As a PhD student, you spend about four years living in penury, indulging your every selfish and hermetic tendency. You lurch between terrifying delusions of grandeur and getting so wrought up over your unrelenting lack of profundity that your days rise and fall on the merest bit of praise or criticism. When criticism inevitably comes, you live in such a structureless bubble that, without the banal but effortlessly absorbing bureaucracy that pads out the bad days of most jobs, even the staunchest ascetic is reduced to the kind of flailing emotional wreck usually encountered in the morning methodone queue. Should you eventually, after years of competing for increasingly scarce jobs against your (decreasingly) close friends, by some chance happen upon success, the reward is yet more penury, the job security of your average dockworker and a dating pool of colleagues who are, at best, aesthetically maladapted.

The common conception of academics is that we lead a somewhat charmed existence. But despite the impression of working barely half the year, most of the holidays are spent grinding away slowly at the immiserating and all too lonely task of writing. And if the esteemed title of ‘Dr’ does, on occasion, render its bearer attractive beyond the endowments afforded by nature, most of us are only too aware that when your charm is purely structural – more directed at the office than at the individual – any transgression risks exposing us horrendously as the needy, insecure beta-people we know we already are.

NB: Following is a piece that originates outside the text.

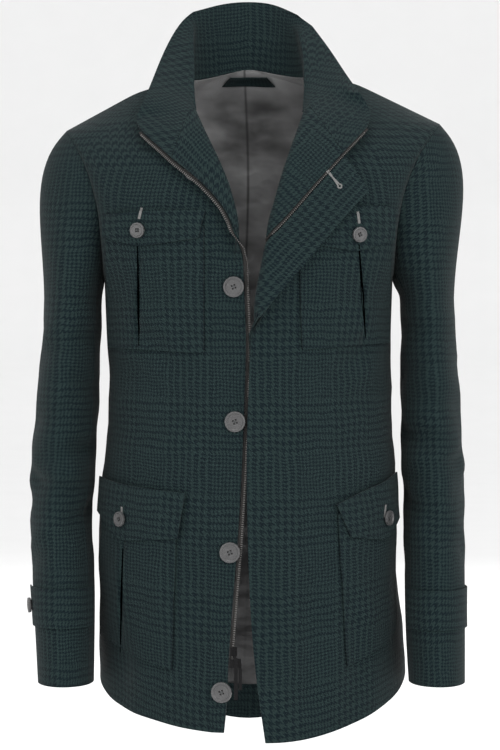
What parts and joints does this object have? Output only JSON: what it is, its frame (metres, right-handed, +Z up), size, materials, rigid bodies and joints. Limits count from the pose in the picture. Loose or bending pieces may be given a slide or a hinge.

So why do it, then? Trite but valid clichés about furthering knowledge and the reinvigorating enthusiasm of students aside, it’s a rare privilege to be able to say stuff you actually mean nowadays. Under the threat of being damned as depressed and incompetent if they dare to moan, people in the real world seem condemned to strive unconvincingly to persuade us all of their happiness, which manifests itself in the vacuous, aspirational rhetoric of ‘striving for excellence’ and just ‘loving being alive’. While universities aren’t entirely exempt from the prevailing culture of bland affirmation, some of us, at least, cling to the luxury of being entitled to our misery – by dressing it up in elaborate theories that feign to explain it. Long recognised as a haven for the disaffected, could it be that the ivory towers are, in fact, more real than the so-called ‘real world’? I’ll elaborate next week.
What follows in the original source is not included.